I looked at the JSON link you provided and there were no direct paths. You definitely templated those urls together with insider knowledge.


👤 oliverx0
Interesting question. This is not legal advice so take what I say with a grain of salt.

I think there is an argument to be made from both sides. On one hand, they are providing public URLs and they are the ones who should implement security mechanisms in order to avoid what you are doing with their content. There is also precedent regarding web scraping (which is not exactly what you are doing, but some arguments still apply). [1]

On the other hand, just because you attribute ownership to them in regards to their content, it does not mean you are not infringing copyright.
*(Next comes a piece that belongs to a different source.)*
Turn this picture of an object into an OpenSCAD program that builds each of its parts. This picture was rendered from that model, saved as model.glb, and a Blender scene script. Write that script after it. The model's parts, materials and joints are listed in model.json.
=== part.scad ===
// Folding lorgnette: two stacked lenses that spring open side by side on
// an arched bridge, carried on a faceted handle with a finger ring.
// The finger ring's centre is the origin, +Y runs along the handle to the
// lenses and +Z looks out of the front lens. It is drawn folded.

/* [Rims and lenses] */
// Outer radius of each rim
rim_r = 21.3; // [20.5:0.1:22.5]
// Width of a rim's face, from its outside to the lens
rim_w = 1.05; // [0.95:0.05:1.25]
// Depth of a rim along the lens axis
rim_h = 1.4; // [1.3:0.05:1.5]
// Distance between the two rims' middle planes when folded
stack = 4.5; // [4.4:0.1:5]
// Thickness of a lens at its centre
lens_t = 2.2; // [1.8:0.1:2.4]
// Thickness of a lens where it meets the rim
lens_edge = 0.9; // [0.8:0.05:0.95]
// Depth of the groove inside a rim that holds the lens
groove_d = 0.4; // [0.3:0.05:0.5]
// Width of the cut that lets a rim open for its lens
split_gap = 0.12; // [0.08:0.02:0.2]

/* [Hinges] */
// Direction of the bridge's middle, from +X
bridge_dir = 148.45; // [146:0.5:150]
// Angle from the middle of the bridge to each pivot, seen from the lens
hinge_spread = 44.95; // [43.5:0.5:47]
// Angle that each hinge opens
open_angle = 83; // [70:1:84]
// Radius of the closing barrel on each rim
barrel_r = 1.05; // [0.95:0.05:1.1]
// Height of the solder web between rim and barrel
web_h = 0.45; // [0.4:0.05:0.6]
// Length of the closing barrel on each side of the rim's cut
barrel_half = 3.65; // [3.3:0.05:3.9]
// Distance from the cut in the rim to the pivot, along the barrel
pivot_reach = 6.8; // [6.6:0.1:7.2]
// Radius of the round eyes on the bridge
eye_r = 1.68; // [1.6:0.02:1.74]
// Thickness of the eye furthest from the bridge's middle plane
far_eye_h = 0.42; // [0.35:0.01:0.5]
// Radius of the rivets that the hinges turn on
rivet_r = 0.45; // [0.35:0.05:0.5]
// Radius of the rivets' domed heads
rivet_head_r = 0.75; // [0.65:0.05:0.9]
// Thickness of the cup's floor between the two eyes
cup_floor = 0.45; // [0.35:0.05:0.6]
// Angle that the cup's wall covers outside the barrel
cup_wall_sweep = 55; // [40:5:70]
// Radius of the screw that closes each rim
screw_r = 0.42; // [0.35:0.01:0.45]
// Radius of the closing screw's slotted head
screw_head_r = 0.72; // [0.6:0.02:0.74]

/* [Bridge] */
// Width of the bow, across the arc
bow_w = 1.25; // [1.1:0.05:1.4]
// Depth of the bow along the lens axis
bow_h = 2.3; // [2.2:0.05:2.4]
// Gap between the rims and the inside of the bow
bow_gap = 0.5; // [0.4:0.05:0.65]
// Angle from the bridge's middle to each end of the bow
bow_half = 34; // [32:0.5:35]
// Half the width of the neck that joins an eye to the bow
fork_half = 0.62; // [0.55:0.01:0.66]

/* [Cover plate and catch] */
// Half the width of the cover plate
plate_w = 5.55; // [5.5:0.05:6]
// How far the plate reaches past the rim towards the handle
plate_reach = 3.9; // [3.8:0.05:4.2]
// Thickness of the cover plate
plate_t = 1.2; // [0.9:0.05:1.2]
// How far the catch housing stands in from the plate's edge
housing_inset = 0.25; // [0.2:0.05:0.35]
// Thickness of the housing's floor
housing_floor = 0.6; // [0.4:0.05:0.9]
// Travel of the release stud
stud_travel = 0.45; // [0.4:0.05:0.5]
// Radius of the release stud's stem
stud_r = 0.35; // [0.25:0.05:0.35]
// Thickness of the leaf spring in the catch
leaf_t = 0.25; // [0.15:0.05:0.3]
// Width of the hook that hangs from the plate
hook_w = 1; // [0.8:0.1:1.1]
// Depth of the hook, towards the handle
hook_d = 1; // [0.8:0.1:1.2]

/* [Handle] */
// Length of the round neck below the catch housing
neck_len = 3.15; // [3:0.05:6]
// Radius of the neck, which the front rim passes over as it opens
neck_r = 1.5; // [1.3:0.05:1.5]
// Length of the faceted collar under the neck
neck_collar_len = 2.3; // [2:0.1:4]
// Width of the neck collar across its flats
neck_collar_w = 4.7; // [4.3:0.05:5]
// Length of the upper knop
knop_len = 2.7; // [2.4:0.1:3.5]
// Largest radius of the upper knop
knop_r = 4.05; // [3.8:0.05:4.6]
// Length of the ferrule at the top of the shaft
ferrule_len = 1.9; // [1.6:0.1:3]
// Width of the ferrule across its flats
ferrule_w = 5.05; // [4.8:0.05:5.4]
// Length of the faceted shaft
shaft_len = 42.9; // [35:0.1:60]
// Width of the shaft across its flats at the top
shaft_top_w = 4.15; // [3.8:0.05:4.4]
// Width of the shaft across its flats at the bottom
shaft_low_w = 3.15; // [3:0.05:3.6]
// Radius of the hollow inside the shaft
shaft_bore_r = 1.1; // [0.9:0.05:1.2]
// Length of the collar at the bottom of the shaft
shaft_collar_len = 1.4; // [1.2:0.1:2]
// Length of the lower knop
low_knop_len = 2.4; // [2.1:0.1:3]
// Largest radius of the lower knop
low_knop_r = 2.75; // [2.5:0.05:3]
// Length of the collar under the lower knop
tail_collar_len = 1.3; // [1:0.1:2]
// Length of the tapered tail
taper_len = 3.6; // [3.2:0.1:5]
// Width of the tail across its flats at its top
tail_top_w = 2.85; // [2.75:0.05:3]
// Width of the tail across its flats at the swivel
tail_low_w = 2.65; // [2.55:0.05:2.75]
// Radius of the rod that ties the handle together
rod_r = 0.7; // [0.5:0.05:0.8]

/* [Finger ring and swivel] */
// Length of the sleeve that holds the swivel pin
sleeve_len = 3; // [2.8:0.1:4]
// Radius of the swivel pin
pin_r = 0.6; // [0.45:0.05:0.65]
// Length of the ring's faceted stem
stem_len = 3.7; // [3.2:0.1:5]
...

[1] https://news.ycombinator.com/item?id=22180559


👤 taylodl
There's a better option you could have taken and possibly still can take. Explain to them what you did, why you did it, and the value it would bring to their site. Then offer to make it available to them for a reasonable fee. That way you've solved your problem, made some money, and made things better for users. It's win-win.

👤 devwastaken
If you needed privledged access to get the url's and are then using them in your own solution you've most likely violated some TOS, and they can argue you're sharing privledged information. It doesn't matter if the links are accessible without an account if you need an account to get the links in the first place.

Understand that their website, terrible as it may be, is apart of their product. Browsing on their platform is apart of their business and they can argue you're taking that away by aggregating privledged links on your own website.
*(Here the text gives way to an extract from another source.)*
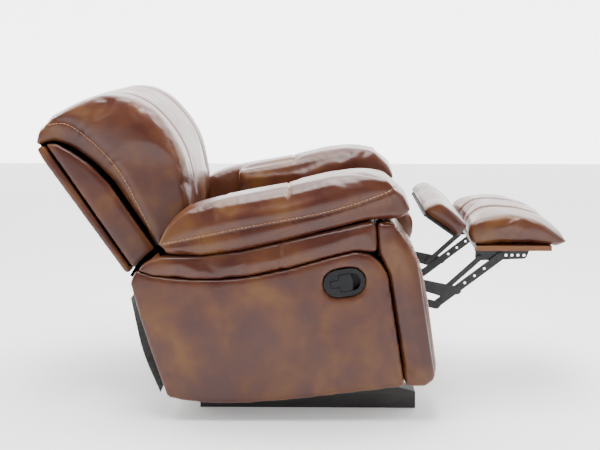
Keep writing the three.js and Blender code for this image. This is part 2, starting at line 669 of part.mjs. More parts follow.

Also understand it doesn't matter if you're legally right or not. They probably have more money than you, and defense of a case is a minimum 80k. You would have years of back and forth and a judge that doesn't understand tech doing summary judgement. U.S. civil system is entirely broken.


👤 paulcole
Can’t speak to the legality but your immorality is 100% crystal clear to me.

You know they charge for a product and you’re taking their product and giving to people who don’t pay.


👤 edoceo
Did you offer to help this person improve their site first?

👤 beej71
Change it to a tinyurl and send the lawyers after them. ;)

👤 mimikatz
Don't take legal advice from a website called Hacker News. Talk to a real lawyer or shut it down.

👤 gumby
A legal threat seems unreasonable.

You have a first amendment right to type strings on your web site.

The target of the links has the right to respond to them as it wishes (e.g. looking at the referrer link and put up a 404 or whatever response they wish).

They could also list their pages in a robots.txt which you should be kind and respect.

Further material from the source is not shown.